The awareness week was started in 2001.

Even though the risk of being struck is low, when struck, the damage can be severe, even deadly.

The NWS shared the following facts about lightning and ways to stay safe during a storm:

Striking facts about lightning

  • The average lightning strike is around 50,000 degrees Fahrenheit.
  • You can tell how far away a lightning strike is by counting the seconds in between the initial flash and hearing the thunder.  Every five seconds is about one mile away.
  • It is a myth that lightning never strikes the same place twice, it can often strike the same place more than once.
  • Hiding under a tree is the second leading cause of lightning casualties.
  • Lightning can strike more than three miles from the center of a storm and around 10-15 miles from the outskirts of a storm.
  • Rubber cannot protect you from lightning, cars are safe due to the metal shell and steel frame.

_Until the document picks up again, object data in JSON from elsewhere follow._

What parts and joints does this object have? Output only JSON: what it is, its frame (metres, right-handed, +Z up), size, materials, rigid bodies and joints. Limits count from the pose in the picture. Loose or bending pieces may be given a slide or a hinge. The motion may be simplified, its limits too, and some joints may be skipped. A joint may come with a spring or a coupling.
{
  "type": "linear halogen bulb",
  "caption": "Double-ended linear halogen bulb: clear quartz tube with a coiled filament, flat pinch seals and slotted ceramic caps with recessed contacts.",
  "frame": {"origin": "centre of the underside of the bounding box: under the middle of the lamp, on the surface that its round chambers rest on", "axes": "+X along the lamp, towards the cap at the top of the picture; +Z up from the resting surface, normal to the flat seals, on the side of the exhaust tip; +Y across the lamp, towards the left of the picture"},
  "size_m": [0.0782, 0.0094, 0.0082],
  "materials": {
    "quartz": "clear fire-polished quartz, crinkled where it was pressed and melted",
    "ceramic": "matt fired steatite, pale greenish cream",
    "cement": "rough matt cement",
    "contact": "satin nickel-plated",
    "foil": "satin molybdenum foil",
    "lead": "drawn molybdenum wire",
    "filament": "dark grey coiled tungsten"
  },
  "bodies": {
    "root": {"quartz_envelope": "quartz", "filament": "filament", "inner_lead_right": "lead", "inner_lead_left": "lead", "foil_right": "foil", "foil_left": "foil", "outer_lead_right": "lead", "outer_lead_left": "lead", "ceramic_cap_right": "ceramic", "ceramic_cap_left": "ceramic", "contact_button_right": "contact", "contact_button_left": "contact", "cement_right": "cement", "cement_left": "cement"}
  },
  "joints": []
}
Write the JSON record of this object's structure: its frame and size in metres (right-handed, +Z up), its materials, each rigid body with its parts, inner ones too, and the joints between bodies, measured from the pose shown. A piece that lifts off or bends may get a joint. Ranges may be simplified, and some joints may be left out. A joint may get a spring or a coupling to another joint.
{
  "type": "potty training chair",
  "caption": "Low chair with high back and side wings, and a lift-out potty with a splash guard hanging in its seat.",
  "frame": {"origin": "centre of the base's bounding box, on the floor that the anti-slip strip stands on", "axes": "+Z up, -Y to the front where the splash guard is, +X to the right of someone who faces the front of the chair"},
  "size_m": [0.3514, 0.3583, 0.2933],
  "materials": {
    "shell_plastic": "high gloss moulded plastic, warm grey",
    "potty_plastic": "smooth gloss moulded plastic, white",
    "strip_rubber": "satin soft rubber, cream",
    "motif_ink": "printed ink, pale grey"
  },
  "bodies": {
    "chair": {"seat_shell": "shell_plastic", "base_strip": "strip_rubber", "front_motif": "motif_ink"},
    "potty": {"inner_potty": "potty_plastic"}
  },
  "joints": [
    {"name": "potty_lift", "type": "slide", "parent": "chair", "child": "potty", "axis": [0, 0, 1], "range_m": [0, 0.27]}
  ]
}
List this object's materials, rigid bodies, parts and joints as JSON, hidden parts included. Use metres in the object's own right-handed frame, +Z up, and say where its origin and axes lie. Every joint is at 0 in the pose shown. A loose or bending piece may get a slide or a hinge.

How to stay safe during a storm

  • When thunder roars, go indoors.
  • Do not take shelter under a tree or under any construction equipment like tractors or bulldozers.
  • Get out of the water and get off the beach.  Water is a conductor for electricity and can seriously injure someone if struck.
  • Avoid contact with electrical equipment or cords and do not unplug cords during the storm.
  • Do not shower, bathe, do laundry or dishes until after the storm has passed.
  • Avoid open fields and exterior windows.
  • Protect your pets by bringing them inside during a storm.